Conservatives are similarly determined to stay their current course, Guénolé says, despite only modest gains in regional balloting that opposition parties usually dominate as voters seek to punish ruling parties.
“It’s already back to business as usual – including for the FN, which will point to mainstream parties sticking to the same positions and policies they always have as proof the only way change will occur is for voters to blow the political establishment up,” said Guénolé. “The public, meanwhile, will go back to waiting for prince charming to come along without really believing he will, then vote for the wolf in deception of that savior failing to materialize.”
Sticking with the status quo for the establishment parties, therefore, risks playing right into the FN strategy of current political problems growing ever worse.
Following the deadly Nov. 13 attacks in Paris, any new incidents of similar ideological violence — in France or elsewhere — risks driving more frightened voters to the FN’s Islamophobic stance, Guénolé notes.

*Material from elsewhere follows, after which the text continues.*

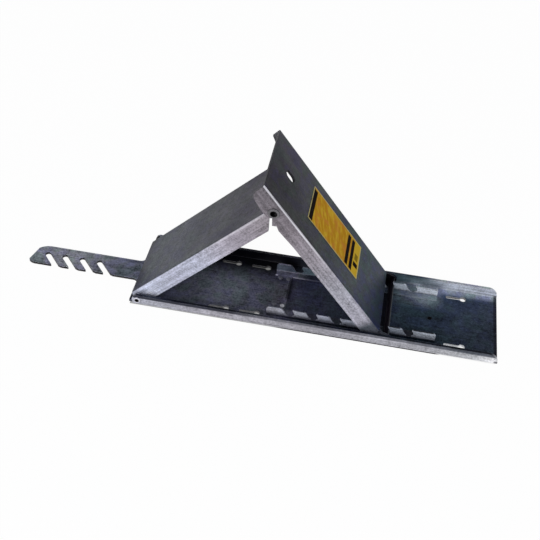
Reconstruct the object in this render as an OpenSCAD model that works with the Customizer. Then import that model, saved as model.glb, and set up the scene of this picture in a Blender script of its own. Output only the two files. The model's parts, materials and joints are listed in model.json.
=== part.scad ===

Failure to address Europe’s migrant and refugee crisis, economic stagnation and rising concerns about the negative impacts of globalization could similarly strengthen the FN’s hand before presidential and legislative elections in 2017 — tests Le Pen looked to Sunday night in telling disappointed backers “nothing can stop us.”
There is some basis for Le Pen’s enduring confidence. A Harris Interactive poll taken Sunday night indicated that were presidential voting to take place now, Le Pen would easily qualify for the run-off round no matter which potential candidates represented other parties.
But the same survey also showed Le Pen losing by fairly large margins against all likely second-round rivals. That could change, however, if the concerns that are luring voters to Le Pen’s orbit continue apace over the next 18 months.
“The FN counts on the political elite playing its usual game, and the very strong and growing voter disgust with mainstream leaders intensifying from that,” said Guénolé. “Stopping Le Pen and the FN will require leaders to confront challenges facing them in innovative and effective ways. But recent history suggests that’s not likely to happen.”